A SOMBER MOMENT: Venice High Students took part in a mock funeral as part of In One Instant’s campaign to reduce teen deaths due to distracted driving.

A SOMBER MOMENT: Venice High Students took part in a mock funeral as part of In One Instant’s campaign to reduce teen deaths due to distracted driving.

 

 

 

 

 

 

 

 

 

 

 

 

 

 

 

By Gary Walker
Students at Venice High School received a graphic visual lesson last Thursday on how the irresponsible actions of one driver can impact others around them.
In One Instant, a teenage safe driving initiative that aims raise awareness about distracted and impaired driving, presented a short film in the school’s auditorium depicting the perils of dangerous driving by teens.
It showed how one teen driving after an afternoon of drinking with two of his classmates resulted in disaster when the teen driver struck a car coming out of his school’s parking lot, killing his friend in the back seat and leaving the front seat passenger paralyzed. A popular teacher and a football star on his way to college were also killed.
Cheryl Wada, who founded the program with Gail Schenbaum Lawton four years ago, has taken her teen safety initiative to several schools in the area, including to Santa Monica High School last year.
“We create a highly dramatic and emotional event of what can happen ‘in one instant,’” Wada said. “But we end on an uplifting note that tells teens that life is worth living and encourage them to make the right choices.”
Students from Venice High were selected from the school magnet program to act as pallbearers at a mock funeral after the film was shown. They read letters to their loved ones that were written as if they had been one of the victims who died in the car crash. The students drafted the letters in a workshop the previous day.
Lauren Foster, a 17-year old senior, participated in the mock funeral. She called writing the letter to her parents “a difficult process” because she had to access emotions that were unfamiliar and unpleasant.
Another senior, Michael Verdin, 17, also found it hard to get the right feelings on paper.
“It was enlightening to hear what I would say to my mom [if I had been killed in a car crash],” said Verdin.
Venice High School Parent-Teachers-Students Association President Linda Soleib was in a similar workshop for parents and found the experience unnerving.
“We were forced to look at something that we don’t want to think about,” said Solieb, whose has a daughter in ninth grade at the high school.
Soleib, who acknowledged that she has driven while talking on her cell phone, said she had now sworn off such behavior.
“I’m never going to touch my phone again while I’m driving,” she pledged.
Verdin and Foster said they plan to sign a “Vow to Live” pledge found on In One Instant’s website, streetwisemedia.org.
Derrick Campbell, the Title I coordinator at Venice High, said electronic devices and their use have been a frequent topic of discussion among the faculty, administration and students.
Wada and Schenbaum Lawton created In One Instant after learning of several fatal accidents involving students at Pacific Palisades High School several years ago.
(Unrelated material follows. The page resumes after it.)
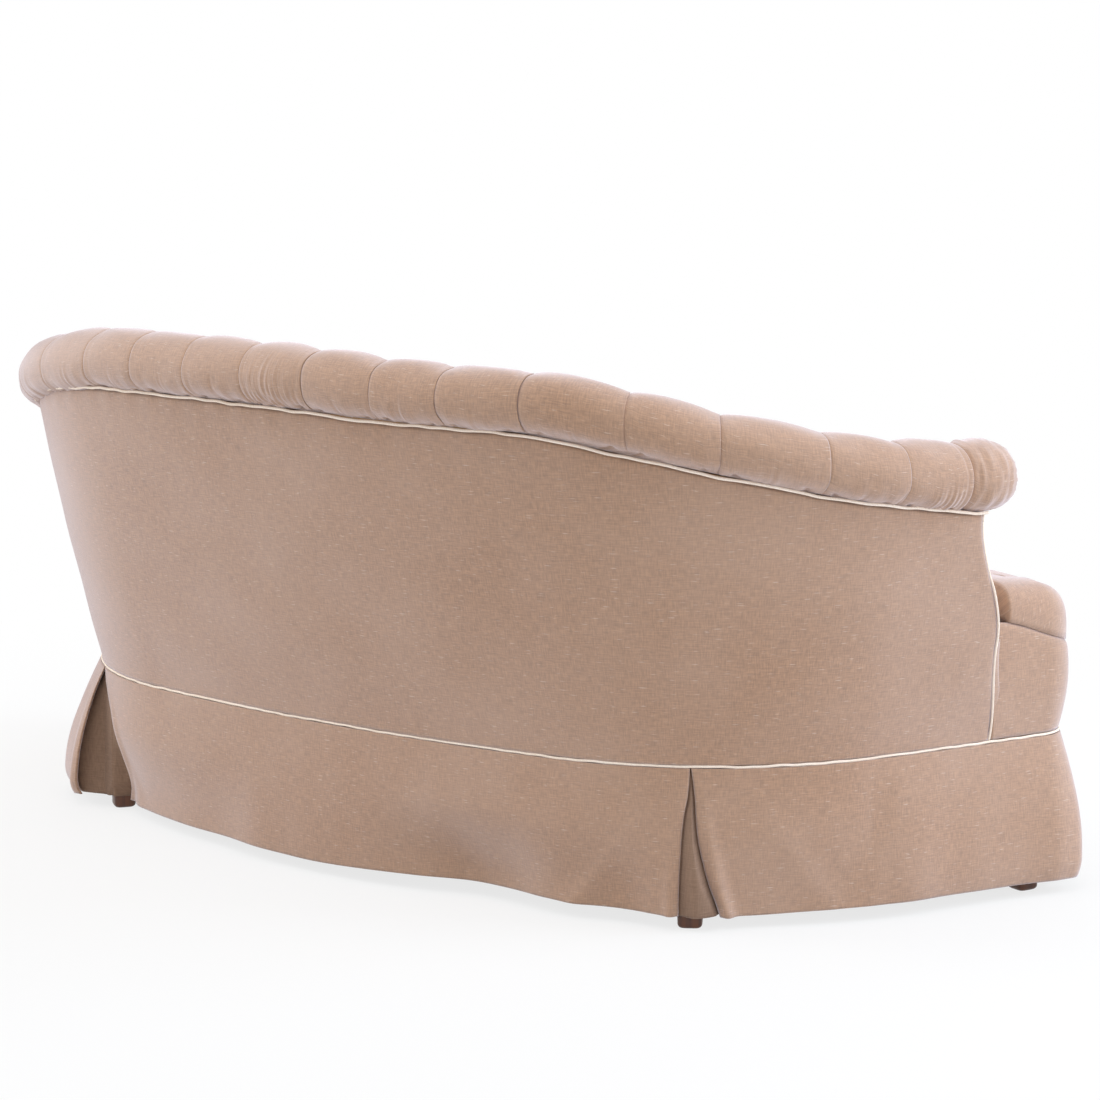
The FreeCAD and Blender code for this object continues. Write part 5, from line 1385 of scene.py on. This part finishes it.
class MakeStage(bpy.types.Operator):
    """Make the floor, the lights, the world and the camera"""
    bl_idname = "settee.make_stage"
    bl_label = "Stage"

    def execute(self, context):
        scene = context.scene
        bpy.ops.mesh.primitive_plane_add(size=60.0, location=(0.0, 0.0, 0.0))
        floor = context.active_object
        floor.name = "studio_floor"
        floor.data.materials.append(self.floor_paint())
        self.world(scene)
        self.lamp("overhead_softbox", (-0.5, 1.3, 4.6), (0.0, 0.0, 0.3), 3.2, 78.0)
        self.lamp("left_softbox", (3.9, 1.9, 2.2), (0.3, 0.0, 0.4), 2.4, 92.0)
        self.lamp("right_softbox", (-3.3, -2.2, 2.2), (-0.3, 0.0, 0.4), 2.4, 130.0, "#E6F0FF")
        self.lamp("window_softbox", (-4.6, 1.2, 2.0), (-0.4, 0.0, 0.4), 2.4, 30.0, "#E6F0FF")
        self.lamp("front_softbox", (1.0, -4.0, 2.6), (0.0, 0.0, 0.4), 3.0, 30.0)
        self.camera(scene)
        scene.view_settings.view_transform = "Standard"
        return {"FINISHED"}

    def floor_paint(self):
        """Matt white floor that keeps the shadow near the settee and fades to plain white."""
        material, tree = new_material("white_studio_floor")
        where = add_node(tree, "ShaderNodeTexCoord").outputs["Object"]
        far = add_node(tree, "ShaderNodeVectorMath", {0: where}, operation="LENGTH").outputs["Value"]
        fade = ranged(tree, far, 0.9, 2.1, 0.78, interpolation_type="SMOOTHSTEP")
        seen = white_rays(tree)[1]
        amount = sums(tree, fade, seen, "MULTIPLY")
        matt = add_node(tree, "ShaderNodeBsdfDiffuse", {"Color": colour("#E1E1E1")}).outputs[0]
        plain = add_node(tree, "ShaderNodeEmission", {"Color": WHITE, "Strength": 1.0}).outputs[0]
        paint = add_node(tree, "ShaderNodeMixShader", {0: amount, 1: matt, 2: plain}).outputs[0]
        finish_material(tree, paint)
        return material

    def world(self, scene):
        """White to the camera and to reflections, and a soft even light elsewhere."""
        world = bpy.data.worlds.new("studio")
        world.use_nodes = True
        tree = world.node_tree
        tree.nodes.clear()
        rays, seen = white_rays(tree)
        seen = sums(tree, seen, rays["Is Transmission Ray"], use_clamp=True)
        soft, white = [add_node(tree, "ShaderNodeBackground", {"Color": WHITE, "Strength": power}).outputs[0]
                       for power in (0.55, 1.0)]
        both = add_node(tree, "ShaderNodeMixShader", {0: seen, 1: soft, 2: white}).outputs[0]
        add_node(tree, "ShaderNodeOutputWorld", {"Surface": both})
        scene.world = world

    def lamp(self, name, spot, aim, size, power, tint="#FFFFFF"):
        """A square soft light of a size, at a spot, turned to an aim."""
        data = bpy.data.lights.new(name, "AREA")
        data.color = colour(tint)[:3]
        data.size = size
        data.energy = power
        lamp = bpy.data.objects.new(name, data)
        lamp.location = spot
        lamp.rotation_mode = "QUATERNION"
        lamp.rotation_quaternion = (Vector(aim) - Vector(spot)).to_track_quat("-Z", "Y")
        bpy.context.scene.collection.objects.link(lamp)

    def camera(self, scene):
        """A long lens behind the sitter's right, level with the top of the back and a little above."""
        data = bpy.data.cameras.new("camera")
        data.sensor_width = 36.0
        data.lens = 101.45
        camera = bpy.data.objects.new("camera", data)
        # The lens was chosen, 3100 pixels, with a horizon 490 pixels above the picture's middle.
        yaw, pitch = 0.6739, math.atan(490.0 / 3100.0)
        ahead = Vector((math.sin(yaw) * math.cos(pitch), -math.cos(yaw) * math.cos(pitch), -math.sin(pitch)))
        camera.location = (-2.9869, 3.2338 + SHIFT_Y, 1.1769)
        camera.rotation_mode = "QUATERNION"
        camera.rotation_quaternion = ahead.to_track_quat("-Z", "Y")
        scene.collection.objects.link(camera)
        scene.camera = camera


class SetteePanel(bpy.types.Panel):
    """Sidebar panel with the settee's sizes and operators"""
    bl_idname = "VIEW3D_PT_settee"
    bl_label = "Settee"
    bl_space_type = "VIEW_3D"
    bl_region_type = "UI"
    bl_category = "Settee"

    def draw(self, context):
        for group, holder in ((SetteeShape, context.scene.settee_shape),
                              (SetteeColours, context.scene.settee_colours)):
            for name in group.__annotations__:
                self.layout.prop(holder, name)
        for step in STEPS:
            self.layout.operator(step.bl_idname)


STEPS = (FinishFrame, MakeFeet, MakeOutsideCover, MakeBack, MakeRollEnds, MakeButtons, MakeArmFronts,
         MakeSeat, MakeBorders, MakeSkirt, MakeCords, MakeInnerCloths, MakeStage)
CLASSES = (SetteeShape, SetteeColours) + STEPS + (SetteePanel,)


def register():
    """Register the classes and hang the sizes and the colours on the scene."""
    for item in CLASSES:
        bpy.utils.register_class(item)
    bpy.types.Scene.settee_shape = PointerProperty(type=SetteeShape)
    bpy.types.Scene.settee_colours = PointerProperty(type=SetteeColours)


def unregister():
    """Undo register."""
    del bpy.types.Scene.settee_colours
    del bpy.types.Scene.settee_shape
    for item in reversed(CLASSES):
        bpy.utils.unregister_class(item)


def main():
    register()
    for step in STEPS:
        group, name = step.bl_idname.split(".")
        getattr(getattr(bpy.ops, group), name)()


if __name__ == "__main__":
    main()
Wada said two of her children knew students who had been involved in fatalities where a teenaged driver was behind the wheel and impaired or distracted by something.
“I remember when we lost four young lives and I decided I couldn’t stand by any longer,” Wada said.
The film appeared to have an effect on the Venice High students.
“It showed me that I have to be more aware of who I’m driving with,” Verdin said. “Seeing the outcome of the film showed me how quickly life can turn.”
“I think the [participants] are different people now,” Campbell said.